The trove of written information in Duck, Duck, Goose is only half of its value. This book is a wealth of visual detail as well, with Holly Heyser providing a much-needed photographic element to Hank’s tutorials. (Ever tried to take apart a bird with only words to guide you? It’s a real bummer.) Holly’s photos of both field and table provide context for the book, bringing with them warmth and candor that would be difficult to explain otherwise–a placid afternoons in a winter marshland, the unwinding of a hearty dinner after a long day in the cold.
Overall, Duck, Duck, Goose would be a fabulous gift to anyone that loves cooking adventurously, or for that cousin who’s always wanted to hunt but never really found the inspiration to move past her Cabela’s catalog. Even if the actual cooking isn’t your thing, this is a lovely guide to a fascinating way of eating that few folks are exposed to, and any resource that expands the culinary horizons of the reader is a winner in my book.
Scroll down or click through for a fabulous recipe: Grill-Roasted Whole Duck. Stay tuned for an interview with Hank.
This crispy roast duck recipe appears in Duck, Duck, Goose by Hank Shaw.
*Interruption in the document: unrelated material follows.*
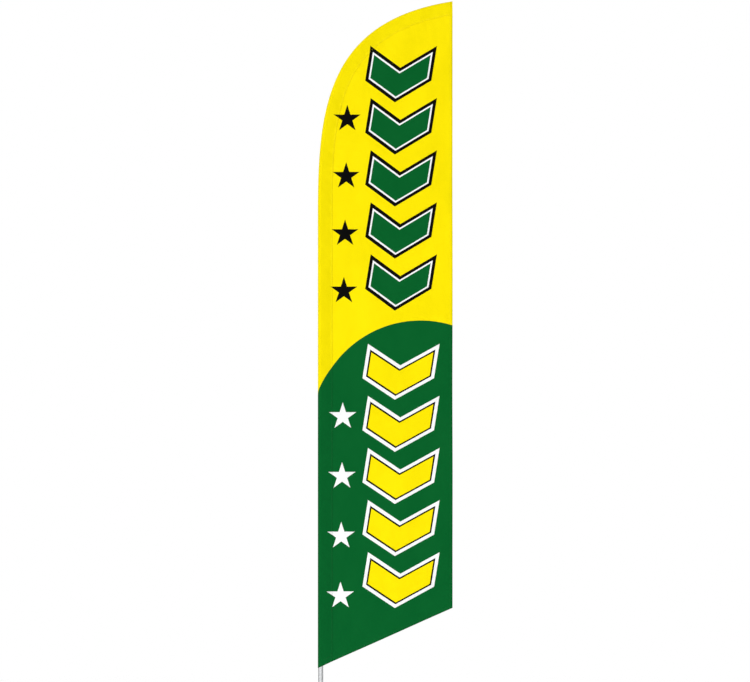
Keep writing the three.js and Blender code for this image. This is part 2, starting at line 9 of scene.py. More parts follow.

- 2 wild ducks, or 1 Muscovy duck
- 2 tablespoons vegetable oil
- 1 tablespoon kosher salt
- Juice of 1 lemon
- Freshly ground pepper
- Start with a room-temperature bird by setting it out on the counter for 30 minutes or so. Fashion a drip pan for your grill out of aluminum foil, or use a cheap foil roasting pan from the supermarket, and pour water into it to a depth of 1/4 inch. This will catch any dripping fat and prevent it from igniting.
- Set up your grill with an open space to one side. This means leaving off one of the three burners on a gas grill, or keeping a spot open on a charcoal- or wood-fired grill. The drip pan goes in the open space or on the unused burner. Get the grill, with its cover down, really hot, at least 500°F; even 600°F is not too hot. Watch it if your temperature gets any higher, however, because duck fat can catch fire when the temperature climbs above 700°F.
- Coat your ducks with the oil and then season them well with the salt. Quickly open the cover of the grill and put the ducks, breast side up, on the open spot, over the drip pan. Re-cover the grill.
- A small teal can be fully roasted in 10 minutes. A large duck, such as a canvasback or mallard, will take about 15 minutes at 600°F, but never more than 22 minutes, as long as the heat is 500°F or higher.
- Take the ducks out and set them on a cutting board. Tent them loosely with foil and let them rest for as little as 5 minutes for a teal to as long as 15 minutes for a canvasback. Carve and serve with pepper and lemon wedges on the side. Simple--and perfect.